Processors include things like Sampling.
One of the most important things to configure in a Collector is Sampling. In bigger systems, the amount of traces that we collect could have significant impact on the costs and performance.
In general, the following samping strategies should be applied:
- 100% sampling - when we don’t have a lot of traffic in the systems, it might be alright to just log everything
- 20-50% - debugging issues - this amount of traces should be enough to debug some system-wide issue
- 5-10% - typical setup - it should be enough for general monitoring of the system. If something fails, we’ll record 10% of failures
- 5% - understanding the system architecture
The sampling may be configured with more details, like logging 10% of traces uncless there’s an error - then, we’d always log it.
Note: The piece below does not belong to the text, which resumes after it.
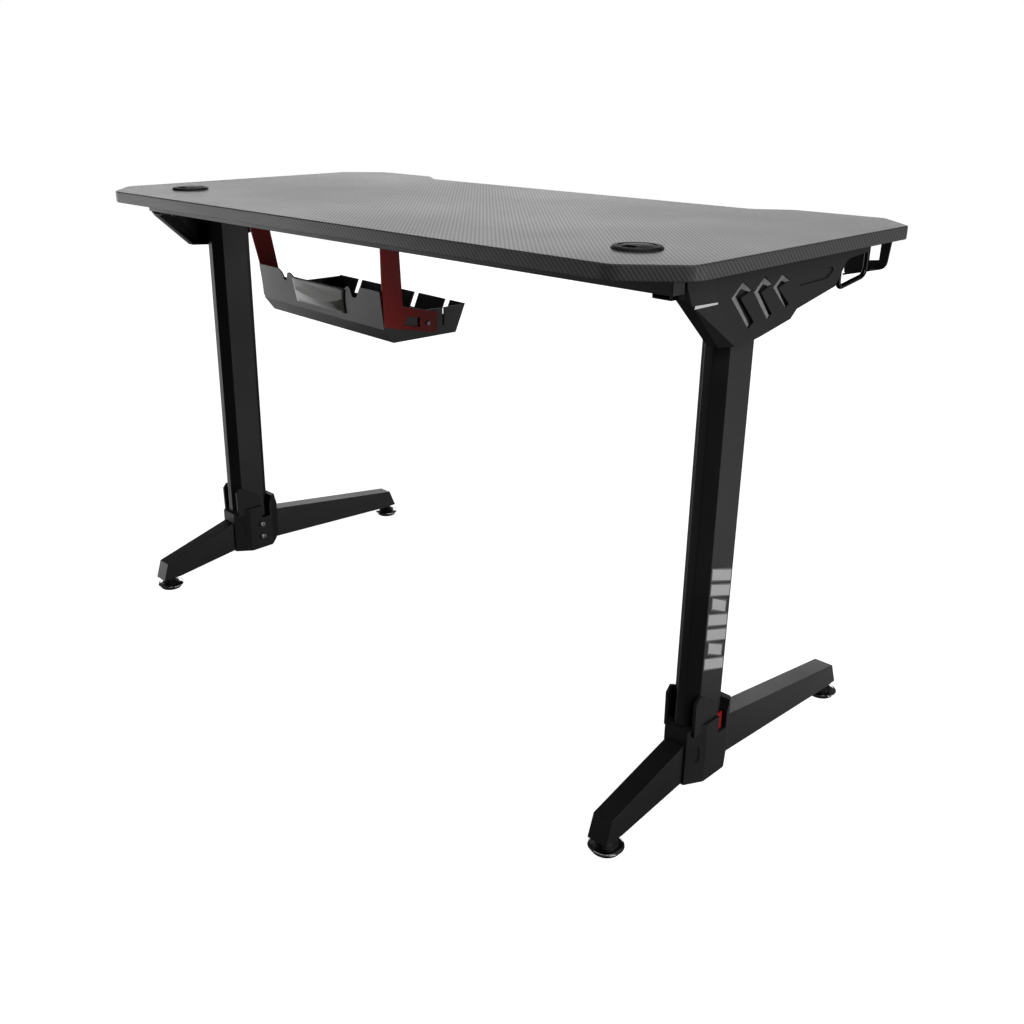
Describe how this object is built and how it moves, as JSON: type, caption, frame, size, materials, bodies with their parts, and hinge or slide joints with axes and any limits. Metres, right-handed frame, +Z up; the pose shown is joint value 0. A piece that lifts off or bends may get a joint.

Sampling can be done on two levels:
- app (SDK) - head-sampling - apps decide what to send
- collector - tail-sampling - apps send everything
Some mix of the two could also be utilized.
The difference between the two is about the point in time when the decision to sample is being made.
In head-sampling, when the root service decides not to trace some request, it will ask downstream services not to trace as well. If, during that journey, some error occurs, trafific will not be traced (unlesss some child service is configured otherwise, but it will not help us with missing spans from the parent that did not want to trace).
Service that makes the sampling decision makes it before a potential issue occurs. It’s non-ideal.
In tail-sampling, the collector has access to the whole trace and may decide whether it wants to store it or not. The decision can be made based on various factors:
- span(s) latency
- some attribute values (e.g. HTTP status codes)
- span(s) status codes (since traces can have errors attached)
- rate limiting (e.g. max 50/s)
- probabilistic (e.g. 50%)
Head vs tail sampling:
- when we only want to log errors - Tail
- when we want to log only traces with latency problems - Tail
- when we want to log only specific routes - Head
- In Node.js, tracing needs to be enabled before even importing any other non-tracing related dependencies!